Indramayu, Purwakarta, Karawang, West Bandung, Bandung city and Banjar, all in West Java, have been categorized as COVID-19 high-risk red zones since Nov. 23.
Meanwhile, 19 areas in the province have been classified as at medium risk of COVID-19 infection, or orange zones.
With that in mind, West Java Governor Ridwan Kamil has urged people not to visit the red zones, including Greater Bandung.
“I announced it yesterday, for the first time Bandung city has become a red zone, therefore, I request travelers to step back and not visit [the city],” he said on Wednesday.
Ridwan said that there was a surge of COVID-19 cases following October’s long weekend holiday. Therefore, he encouraged people not to travel far and avoid large crowds.
He also mentioned that the COVID-19 hospitals in Bogor, Depok, Bekasi and Greater Bandung, which comprise Cimahi, Bandung regency, West Bandung and Sumedang, were mostly occupied and had exceeded the World Health Organization’s suggested 60 percent capacity.
“The hospital occupancy rate is around 80 percent, on average. It represents the average occupancy rate of West Java, particularly Bogor, Depok, Bekasi and Greater Bandung,” he said, adding that the hospital occupancy rate beyond those regions was still below 60 percent.
Read also: Bogor’s COVID-19 hospitals at near capacity
Bandung City secretary Ema Surmana said last month that the occupancy had skyrocketed compared with two months ago when it was still at 32.5 percent. Bandung has a total of 704 beds for COVID-19 patients spread across 27 hospitals in the province’s capital.
Last week, Ridwan suggested the central government reduce the number of collective leave days set for the Christmas and New Year break and instead shorten the year-end holiday to curb the spread of COVID-19.

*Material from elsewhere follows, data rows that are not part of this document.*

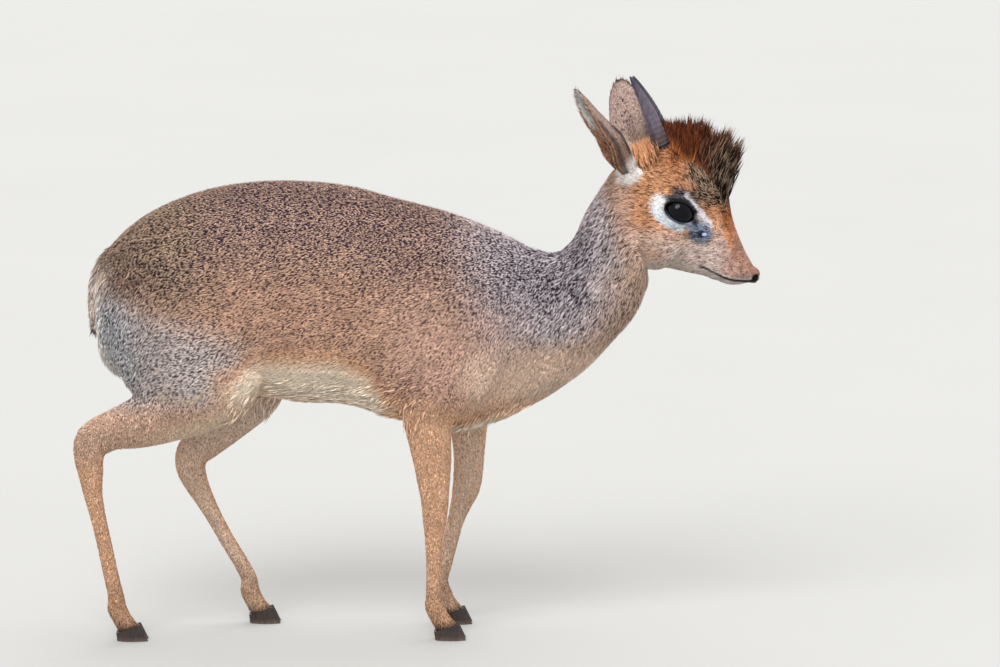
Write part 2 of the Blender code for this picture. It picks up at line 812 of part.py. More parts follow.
def head_pieces():
    """Forms of the head before it is melted with the neck."""
    pieces = [outline_form("skull", HEAD)]
    for name, (centre, half_sizes) in HEAD_FORMS.items():
        sides = (RIGHT, LEFT) if centre[1] else (LEFT,)
        pieces += [blob(name, mirrored(centre, side), half_sizes) for side in sides]
    for side in (RIGHT, LEFT):
        lid = EYE_RADIUS + LID_THICKNESS
        pieces.append(blob("lids", mirrored(EYE_CENTRE, side), (lid, lid, lid)))
    turn = head_turn()
    for piece in pieces:
        piece.data.transform(scaled(turn))
    return pieces


def scaled(matrix):
    """The same move in metres as a matrix makes in millimetres."""
    scale = Matrix.Scale(MM, 4)
    return scale @ matrix @ scale.inverted()


def grown(stations, margin):
    """A limb's stations with a margin round it and past both its ends."""
    rows = [[x, y, z, depth + margin, width + margin] for x, y, z, depth, width in stations]
    for end, inner in ((0, 1), (-1, -2)):
        here, there = Vector(rows[end][:3]), Vector(rows[inner][:3])
        rows[end][:3] = here + (here - there).normalized() * margin
    return rows


def body_pieces():
    pieces = [outline_form("trunk", TRUNK), outline_form("neck_form", NECK)]
    pieces.append(limb_form("thigh", HIND_RIGHT_THIGH, RIGHT))
    pieces.append(limb_form("thigh", HIND_LEFT_THIGH, LEFT))
    for limb, side in LIMBS.values():
        pieces.append(limb_form("limb", foot_stations(limb), side))
    return pieces


def cut_sheets():
    sheets = []
    for name, (point, normal, (high, wide)) in CUTS.items():
        hint = (0, 1, 0) if name in ("neck_base", "head_base") else (1, 0, 0)
        axes = frame_on(normal, hint)
        sheets.append(box(name, point, axes, (high, wide, GAP / 2)))
    return sheets


def mouth_cutter(surface):
    """Ribbon along the line of the mouth, from one corner round the front to the other."""
    path = []
    for x, z in MOUTH_LINE:
        hit = surface.ray_cast(Vector((x, 60, z)) * MM, Vector((0, -1, 0)))[0]
        path.append(Vector((x, hit.y / MM, z)))
    front = Vector((MOUTH_FRONT_X, 0, MOUTH_LINE[-1][1]))
    half = path + [front]
    points = half + [mirrored(p, -1) for p in reversed(path)]
    rings = []
    up = Vector((0, 0, MOUTH_GROOVE / 2))
    for i, point in enumerate(points):
        along = points[min(i + 1, len(points) - 1)] - points[max(i - 1, 0)]
        out = Vector((along.y, -along.x, 0)).normalized() * -1
        if out.dot(Vector((point.x - 262, point.y, 0))) < 0:
            out = -out
        inner, outer = point - out * MOUTH_DEPTH, point + out * 4
        rings.append([inner - up, outer - up, outer + up, inner + up])
    return loft("mouth", rings)


def lock(root, direction, across, length, width, curl):
    """Flat tapered tuft that bends towards the head's front, with its root below the skin."""
    flat = direction.cross(across).normalized()
    rings = []
    for share, swell in LOCK_STEPS:
        centre = root + direction * (length * share) + across * (curl * length * share**2)
        half_width = across * (width * swell / 2)
        half_thickness = flat * (LOCK_THICKNESS * swell / 2)
        rings.append([centre + half_width, centre + half_thickness,
                      centre - half_width, centre - half_thickness])
    tip = root + direction * length + across * (curl * length)
    return loft("lock", rings, tip=tip)


def crest(surface):
    """Locks rooted across the crown; they stand up behind and lean forward in front."""
    draw = random.Random(CREST_SEED)
    locks = []
    for row in range(CREST_ROWS):
        share = row / (CREST_ROWS - 1)
        x = CREST_FIRST_X + (CREST_LAST_X - CREST_FIRST_X) * share
        spots = (-1.0, -0.5, 0.0, 0.5, 1.0) if row % 2 == 0 else (-0.75, -0.25, 0.25, 0.75)
        for spot in spots:
            y = spot * CREST_HALF_WIDTH * (1 - 0.35 * share) + draw.uniform(-0.8, 0.8)
            start = Vector((x + draw.uniform(-1.5, 1.5), y, 470))
            hit = surface.ray_cast(start * MM, Vector((0, 0, -1)))[0]
            lean = CREST_LEAN[0] + (CREST_LEAN[1] - CREST_LEAN[0]) * share + draw.uniform(-6, 6)
            fan = spot * CREST_FAN + draw.uniform(-4, 4)
            turn = Matrix.Rotation(math.radians(lean), 3, "Y") @ Matrix.Rotation(math.radians(-fan), 3, "X")
            direction = turn @ Vector((0, 0, 1))
            across = (Vector((1, 0, 0)) - direction * direction.x).normalized()
            across = Matrix.Rotation(math.radians(draw.uniform(-25, 25)), 3, direction) @ across
            length = CREST_LENGTHS[0] + (CREST_LENGTHS[1] - CREST_LENGTHS[0]) * share
            length *= 1 - CREST_SIDE_LOSS * spot**2 + draw.uniform(-0.10, 0.03)
            root = hit / MM - direction * LOCK_SINK
            width = LOCK_WIDTH * draw.uniform(0.85, 1.15)
            locks.append(lock(root, direction, across, length + LOCK_SINK, width,
                              LOCK_CURL * draw.uniform(0.2, 1.4)))
    return locks


def finish_head(head):
    """Sockets, lids, mouth, nostrils, gland pits, horn and ear roots and the crest."""
    turn = head_turn()
    head.data.transform(scaled(turn.inverted()))
    bm = bmesh.new()
    bm.from_mesh(head.data)
    surface = BVHTree.FromBMesh(bm)
    bm.free()
    roots = []
    cutters = [mouth_cutter(surface)]
    for side in (RIGHT, LEFT):
        roots += [pedicle(side), ear_root(side)]
        radius = EYE_RADIUS + GAP
        cutters.append(blob("socket", mirrored(EYE_CENTRE, side), (radius,) * 3))
        cutters.append(lid_opening(side))
        cutters.append(horn("horn_room", side, grown=0.5, start=HORN_ROOM_START))
        cutters.append(blob("nostril", mirrored(NOSTRIL, side), NOSTRIL_SIZE, level=2))
        cutters.append(blob("gland", mirrored(GLAND_PIT, side), GLAND_PIT_SIZE, level=2))
    core = outline_form("crest_core", CREST_CORE, 2, 12)
    boolean(head, roots + [core] + crest(surface), "UNION")
    boolean(head, cutters, "DIFFERENCE")
    head.data.transform(scaled(turn))
    return keep_largest(head)


def place(obj, name, slot, parent):
    """Names the node, sets its origin to the middle of its box, and parents it."""
    obj.name = name
    obj.data.name = name
    low, high = corners(obj)
    middle = (low + high) / 2
    obj.data.transform(Matrix.Translation(-middle))
    obj.location = middle
    obj.parent = parent
    obj.data.materials.clear()
    obj.data.materials.append(slot)
    obj.data.shade_smooth()
    obj.data.set_sharp_from_angle(angle=math.radians(50))


def corners(obj):
    points = np.array([v.co for v in obj.data.vertices])
    return Vector(points.min(axis=0)), Vector(points.max(axis=0))


def build():
    clear_scene()
    whole = melted("animal", body_pieces() + head_pieces(), VOXEL, 6)
    cutters = [foot_cutter(limb, side) for limb, side in LIMBS.values()]
    boolean(whole, cut_sheets() + cutters, "DIFFERENCE")
    nodes = parted(whole)
    for name, obj in nodes.items():
        decimated(obj, PARTS[name][1])
    finish_head(nodes["head"])
    nodes["tail"] = limb_form("tail", TAIL, LEFT, steps=2, sides=12)
    room = limb_form("tail_room", grown(TAIL, TAIL_ROOM), LEFT, steps=2, sides=12)
    boolean(nodes["torso"], [room], "DIFFERENCE")
    turn = head_turn()
    for word, side in (("right", RIGHT), ("left", LEFT)):
        nodes[f"eye_{word}"] = blob("eye", mirrored(EYE_CENTRE, side), (EYE_RADIUS,) * 3)
        nodes[f"horn_{word}"] = horn("horn", side)
        nodes[f"ear_{word}"] = ear("ear", side)
        for part in ("eye", "horn", "ear"):
            nodes[f"{part}_{word}"].data.transform(scaled(turn))
    for name, (limb, side) in LIMBS.items():
        nodes[f"hoof_{name}"] = hoof("hoof", limb, side)
    looks = {name: material(name) for name in COLOURS}
    slots = {"torso": "coat_back", "neck": "coat_neck", "head": "coat_head", "leg": "coat_leg",
             "tail": "coat_tail", "ear": "coat_ear", "horn": "horn", "hoof": "hoof", "eye": "eye"}
    bounds = [corners(obj) for obj in nodes.values()]
    low = Vector([min(pair[0][k] for pair in bounds) for k in range(3)])
    high = Vector([max(pair[1][k] for pair in bounds) for k in range(3)])
    stand = bpy.data.objects.new("dik_dik", None)
    bpy.context.collection.objects.link(stand)
    stand.location = (-(low.x + high.x) / 2, -(low.y + high.y) / 2, -low.z)
    for name, obj in nodes.items():
        place(obj, name, looks[slots[name.split("_")[0]]], stand)


build()
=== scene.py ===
"""Looks of a life-size standing adult male dik-dik, a still museum model.

Design sizes are in millimetres: X along the body with the head at +X, the animal's right side
at -Y, Z up from the floor. One skin carries short fur in tufts; ears, eyes, horns and hooves
are separate pieces.
"""

import math

import bmesh
import bpy
import numpy as np
from mathutils import Matrix, Vector
from mathutils.bvhtree import BVHTree


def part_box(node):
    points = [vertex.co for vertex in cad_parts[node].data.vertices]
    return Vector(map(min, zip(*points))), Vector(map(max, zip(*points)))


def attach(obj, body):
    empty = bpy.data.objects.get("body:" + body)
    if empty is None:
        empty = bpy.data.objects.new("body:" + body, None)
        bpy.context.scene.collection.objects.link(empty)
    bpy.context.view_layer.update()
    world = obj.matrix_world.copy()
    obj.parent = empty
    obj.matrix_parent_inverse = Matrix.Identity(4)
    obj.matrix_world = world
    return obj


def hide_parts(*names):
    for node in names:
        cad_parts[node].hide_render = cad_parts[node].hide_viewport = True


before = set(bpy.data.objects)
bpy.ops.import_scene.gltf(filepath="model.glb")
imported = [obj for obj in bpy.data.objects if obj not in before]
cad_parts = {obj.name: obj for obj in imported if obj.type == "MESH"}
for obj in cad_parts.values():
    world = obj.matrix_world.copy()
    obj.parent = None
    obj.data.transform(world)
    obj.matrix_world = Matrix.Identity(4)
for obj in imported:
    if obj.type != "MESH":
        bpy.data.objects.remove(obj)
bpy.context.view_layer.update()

MM = 0.001
GAP = 0.3
VOXEL = 1.7
RIGHT, LEFT = -1, 1
BOTH = (RIGHT, LEFT)
SIDES = {"right": RIGHT, "left": LEFT}
SEED = 20

# Trunk, neck and head outlines: x and z of the back line, x and z of the belly line,
# half width, squareness of the section, and how much wider it is above than below.
TOP_X, TOP_Z, LOW_X, LOW_Z = range(4)
TRUNK = [
    (-252, 283, -251, 252, 14, 2.0, 0.00),
    (-250, 306, -247, 232, 32, 2.1, 0.00),
    (-237, 330, -232, 216, 44, 2.1, 0.00),
    (-208, 354, -206, 214, 53, 2.2, 0.02),
    (-166, 372, -166, 208, 58, 2.2, -0.02),
    (-124, 380, -124, 202, 61, 2.2, -0.06),
    (-83, 381, -83, 196, 63, 2.2, -0.08),
    (-42, 377, -42, 193, 62, 2.2, -0.08),
    (0, 366, -2, 180, 58, 2.2, -0.06),
    (42, 355, 42, 171, 52, 2.1, 0.00),
    (79, 341, 83, 180, 44, 2.0, 0.02),
    (108, 326, 124, 199, 36, 2.0, 0.00),
]
NECK = [
    (95, 331, 106, 190, 39, 2.0, 0.00),
    (108, 326, 124, 199, 36, 2.0, 0.00),
    (129, 322, 154, 221, 33, 2.0, 0.02),
    (143, 333, 176, 244, 31, 2.0, 0.03),
    (152, 352, 196, 268, 29, 2.0, 0.03),
    (161, 368, 206, 293, 28, 2.0, 0.03),
    (173, 384, 207, 310, 28, 2.0, 0.05),
    (190, 390, 216, 318, 27, 2.0, 0.05),
]
HEAD = [
    (168, 378, 196, 316, 26, 2.0, 0.05),
    (177, 390, 203, 312, 29, 2.0, 0.08),
    (189, 399, 211, 309, 30, 2.1, 0.10),
    (203, 405, 219, 308, 30, 2.2, 0.12),
    (220, 409, 226, 307, 28, 2.2, 0.12),
    (239, 406, 235, 305, 25, 2.2, 0.08),
    (254, 397, 244, 303, 21, 2.1, 0.00),
    (266.5, 384, 253, 301, 18, 2.0, -0.14),
    (272.5, 368, 261, 298, 15.5, 2.0, -0.24),
    (276, 351, 269, 297, 13.5, 2.0, -0.26),
    (281, 336, 276, 296, 12.2, 2.0, -0.24),
    (287, 322, 282, 296, 11, 2.0, -0.16),
    (292, 313, 287, 296, 9.5, 2.0, -0.06),
    (296, 305, 291, 297, 6, 2.0, 0.00),
]

# Soft forms of the head: centre and half sizes, each also mirrored when it is off the middle.
HEAD_FORMS = {
    "cheek": ((219, 19, 336), (23, 11, 24)),
    "cheekbone": ((236, 18.5, 344), (19, 9, 8)),
    "brow": ((234, 17, 376), (19, 10, 9)),
    "temple": ((206, 18, 380), (18, 11, 20)),
    "gland_mound": ((255, 15.5, 339), (9.5, 6.5, 9)),
    "upper_lip": ((276, 7.5, 306), (15, 6.5, 7)),
    "nose_pad": ((293, 0, 303), (6, 8.5, 7)),
    "chin": ((277, 0, 299), (13, 8.5, 4.5)),
    "jaw_corner": ((213, 13, 318), (14, 9, 10)),
}

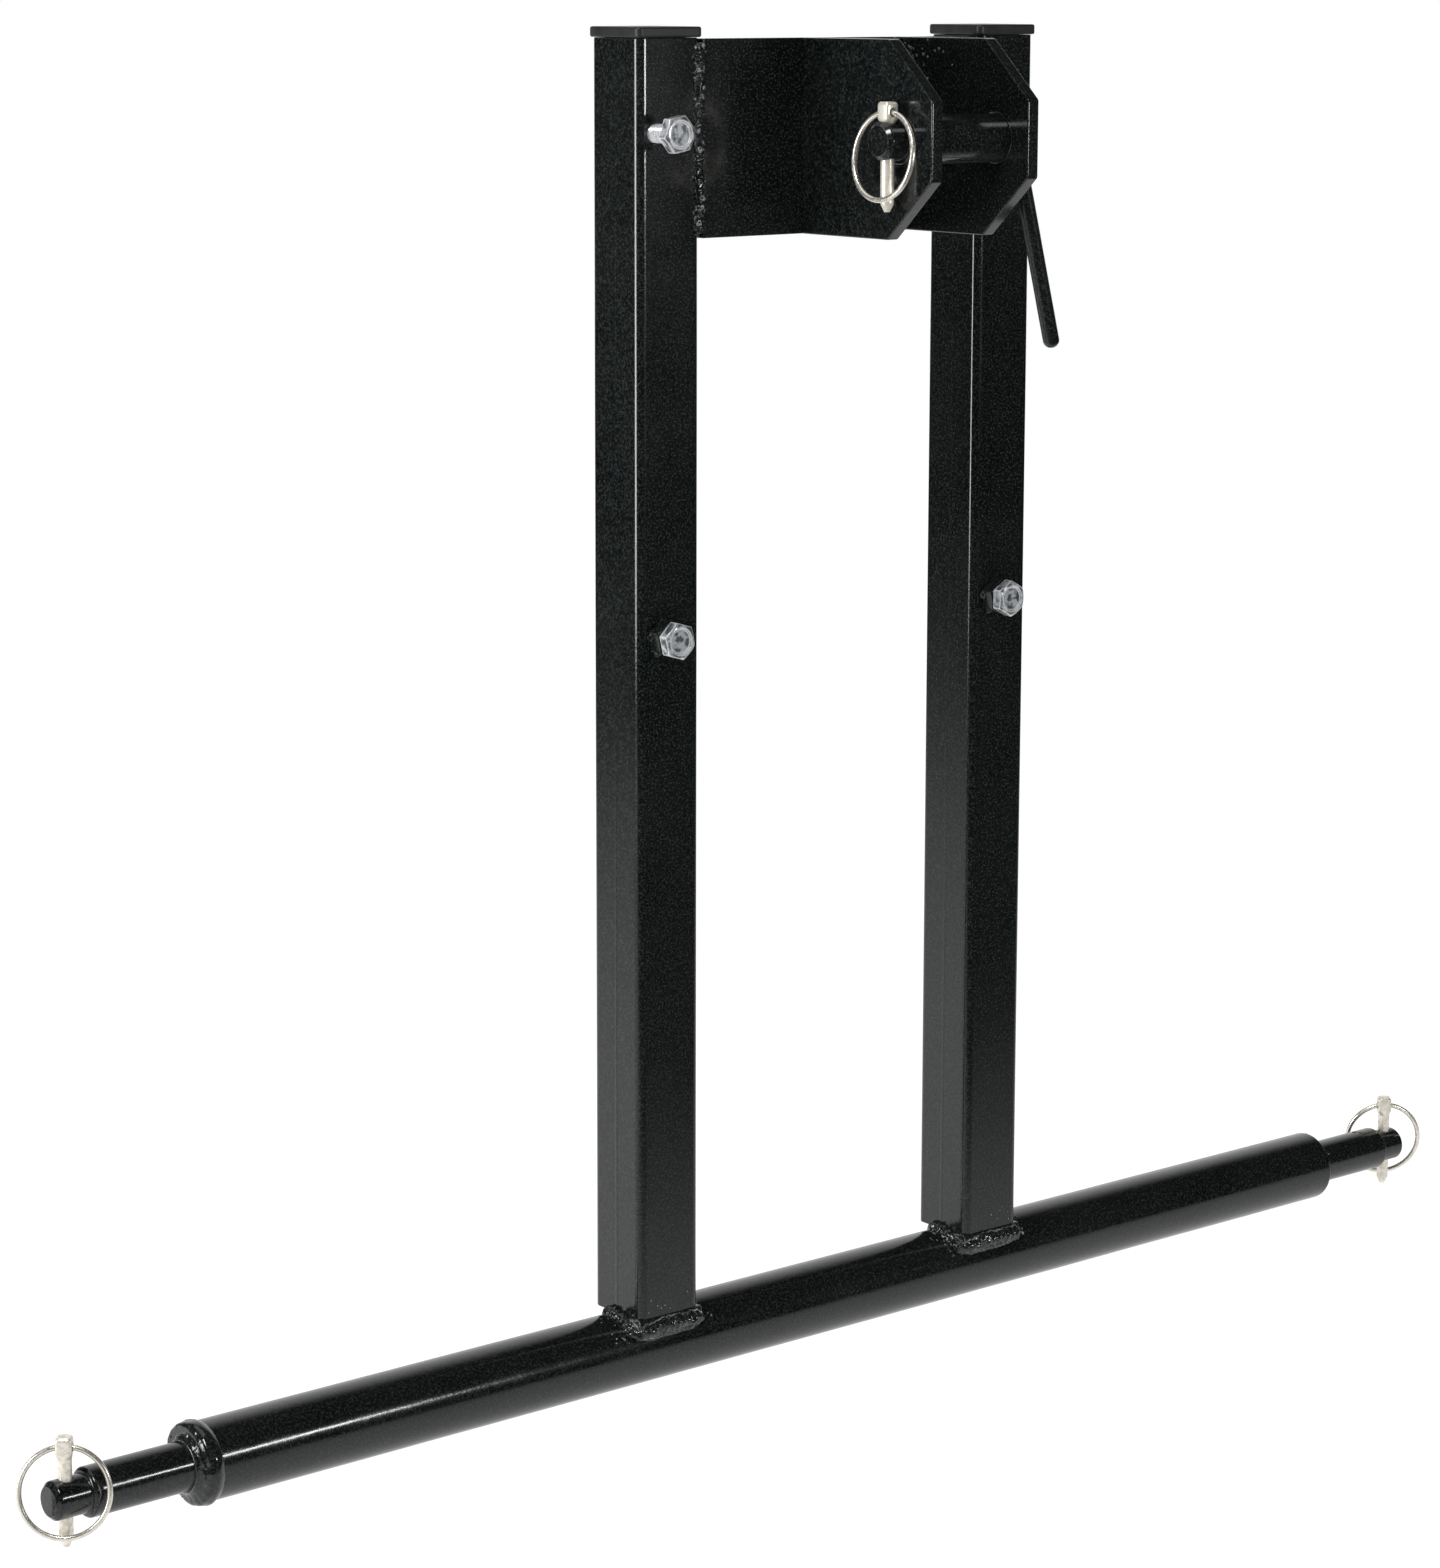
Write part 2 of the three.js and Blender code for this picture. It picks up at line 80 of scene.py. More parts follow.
# Sizes that the frame's boxes don't give, in millimetres
TUBE_BORE_R = 8.05
PIN_TIP_R = 6.2
PIN_TIP_LENGTH = 12.0
UPRIGHT_WALL = 3.0
UPRIGHT_CORNER = 3.0
SEAM_HALF = 0.9
SEAM_DEPTH = 0.09
CAP_LID = 3.4
CAP_OVERHANG = 0.6
CAP_PLUG_GAP = 0.5
EAR_CHAMFER_RUN = 21.0
EAR_CHAMFER_DROP = 19.4
BOLT_R = 3.1
THREAD_PITCH = 1.27
BOLT_HEAD_AF = 11.1
BOLT_HEAD_THICKNESS = 4.0
BOLT_DISH = 0.5
THREAD_DEPTH = 0.5
NUT_TURN_DEG = 22.0
BOLT_TURN_DEG = {
    "left_mid_bolt": 17.0,
    "right_mid_bolt": 30.0,
    "left_upper_bolt": -10.0,
    "right_upper_bolt": -10.0,
}
HANDLE_R = 2.75
HANDLE_BEND = 3.4
HANDLE_SPLAY_DEG = 15.0
LYNCH_R = 2.2
LYNCH_HEAD_R = 2.9
LYNCH_TOP = 19.5
LYNCH_NECK = 14.0
LYNCH_SHOULDER = 1.4
LYNCH_TIP = -15.5
RING_PIVOT = 16.2
RING_RADIUS = 14.0
RING_WIRE_R = 0.9
RING_LEAN_DEG = 7.4
LOWER_YAW_DEG = -39.0
TOP_YAW_DEG = -90.0
HOLE_GAP = 0.3
WELD_DEPTH = 3.2
WRAPPED_WELD_LENGTH = 6

BODY_OF = {
    node: body
    for body, nodes in frame["record"]["behaviour"]["bodies"].items()
    for node in nodes
}


def mm_box(node):
    low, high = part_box(node)
    return low / MM, high / MM


# ---------------------------------------------------------------- camera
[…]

Ridwan pointed out that following the October long weekend, the West Java COVID-19 task force conducted rapid tests on 1,500 visitors at various tourist destinations in the province and found that 400 people were reactive to the novel coronavirus.
Follow-up swab testing showed that 10 were positive for COVID-19. “We didn’t see as many cases from the October long weekend as from the one in August. But yes, we saw a spike in confirmed cases, but the public's compliance with wearing masks, washing their hands and physical distancing was also better,” he added.
He said canceling the year-end long holiday would hit the economy, but conceded that he feared the prolonged break, scheduled to run from Dec. 24 to Jan. 1, 2021, could lead to a spike in new COVID-19 cases — such as happened after the long weekends in August and October.
“It would be really hard for us to handle," he said. (jes)
Editor’s note: This article is part of a public campaign by the COVID-19 task force to raise people’s awareness about the pandemic.